Embracing Russia’s Overdue Departure

It’s time for those who oversee NASA — in Congress, in the State Department, and even now in the White House — to tell the U.S. space agency that it too must play a role in disengaging from Putin’s regime. NASA is not exempt from the moral, financial and logistical obligations that the war on Ukraine – a war opposed by all the other nations in the ISS program – has created.

The U.S. government can force a “shotgun divorce” between NASA and Putin in several ways:

  • Direct NASA to end any further crew seat barter discussions between Russia and the U.S., if not actually rescind those currently planned.
  • Formally recognize Russia’s planned departure and direct NASA to drop Roscosmos from any plans for extending ISS to 2030.
  • Update the Wolf Amendment to prevent NASA from working with Putin’s regime beyond supporting Russia’s swift but orderly departure from the ISS program.

The ISS is not above earthly politics, except perhaps in the narrowest physical sense. The partnership with Russia must be viewed anew under the dire circumstances Putin has created in Ukraine and his willingness to turn the ISS into a platform for pro-war propaganda.

Putin’s Russia deserves to be thrown off the ISS, one way or another.

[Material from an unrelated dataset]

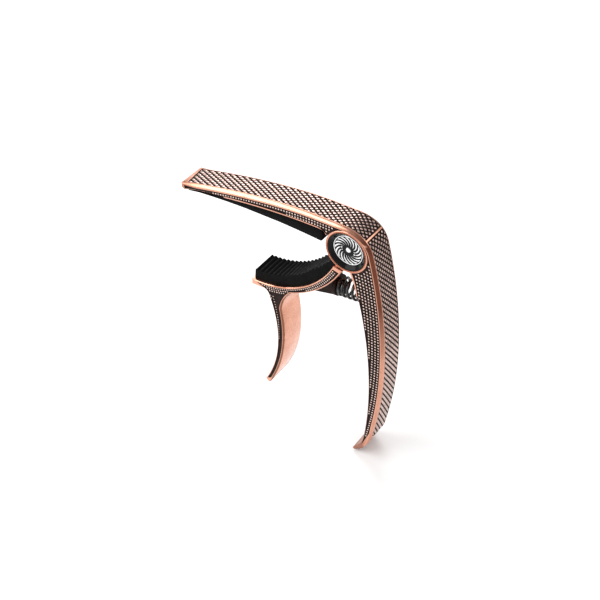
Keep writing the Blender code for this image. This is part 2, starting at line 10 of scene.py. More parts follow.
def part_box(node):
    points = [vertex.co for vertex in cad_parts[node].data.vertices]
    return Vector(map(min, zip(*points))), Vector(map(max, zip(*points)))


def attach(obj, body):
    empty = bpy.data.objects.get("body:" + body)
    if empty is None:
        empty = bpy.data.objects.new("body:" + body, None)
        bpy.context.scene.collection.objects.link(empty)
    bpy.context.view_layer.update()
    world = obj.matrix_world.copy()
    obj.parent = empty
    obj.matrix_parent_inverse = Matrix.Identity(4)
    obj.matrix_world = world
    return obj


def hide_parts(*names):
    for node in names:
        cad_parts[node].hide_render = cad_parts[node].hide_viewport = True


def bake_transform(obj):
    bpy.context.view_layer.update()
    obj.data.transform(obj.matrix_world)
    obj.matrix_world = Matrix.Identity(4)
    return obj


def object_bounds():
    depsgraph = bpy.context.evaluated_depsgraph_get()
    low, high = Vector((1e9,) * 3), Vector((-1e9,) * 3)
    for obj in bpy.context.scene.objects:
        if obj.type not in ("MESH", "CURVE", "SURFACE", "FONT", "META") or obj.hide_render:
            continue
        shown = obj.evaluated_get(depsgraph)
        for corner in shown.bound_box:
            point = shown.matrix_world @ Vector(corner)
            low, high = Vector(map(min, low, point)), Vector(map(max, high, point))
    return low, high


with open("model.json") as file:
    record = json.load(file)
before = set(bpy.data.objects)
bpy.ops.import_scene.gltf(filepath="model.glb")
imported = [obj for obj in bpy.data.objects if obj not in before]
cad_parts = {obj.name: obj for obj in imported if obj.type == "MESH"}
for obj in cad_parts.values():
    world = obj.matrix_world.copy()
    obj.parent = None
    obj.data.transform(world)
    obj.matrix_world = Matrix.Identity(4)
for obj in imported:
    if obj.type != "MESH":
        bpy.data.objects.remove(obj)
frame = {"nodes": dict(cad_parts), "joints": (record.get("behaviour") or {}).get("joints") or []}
cad_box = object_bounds()

# Studio
# A seamless pale floor just under the hook, a softbox above and behind, a key from the front left and a
# weak fill from the right. The camera looks down on the bar's top from the front right.
MM = 0.001
lowest = cad_box[0].z

camera_data = bpy.data.cameras.new("studio_camera")
camera_data.lens = 66.18
camera_data.clip_start = 0.01
camera = bpy.data.objects.new("studio_camera", camera_data)
camera.location = (0.169965, -0.220249, 0.203988)
camera.rotation_euler = Euler([math.radians(angle) for angle in (48.942, 1.405, 34.744)])
bpy.context.scene.collection.objects.link(camera)
bpy.context.scene.camera = camera
bpy.context.scene.view_settings.view_transform = "Standard"

def new_material(name, colour, roughness, metallic):
    """A Principled material, with its node tree and its shader."""
    material = bpy.data.materials.new(name)
    material.use_nodes = True
    shader = material.node_tree.nodes["Principled BSDF"]
    shader.inputs["Base Color"].default_value = (*colour, 1)
    shader.inputs["Roughness"].default_value = roughness
    shader.inputs["Metallic"].default_value = metallic
    return material, material.node_tree, shader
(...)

It’s time to welcome Russia’s promise to leave and ensure they do not disrupt the rest of the program on their way out of the airlock.

Greg Zsidisin is an engineer and writer in Huntsville, Alabama. In the 1990s, he served on the board of the National Space Society, was president of the NSS Chapter in New York City, and chaired that organization’s annual conference in 1996. The views expressed above are those of the author.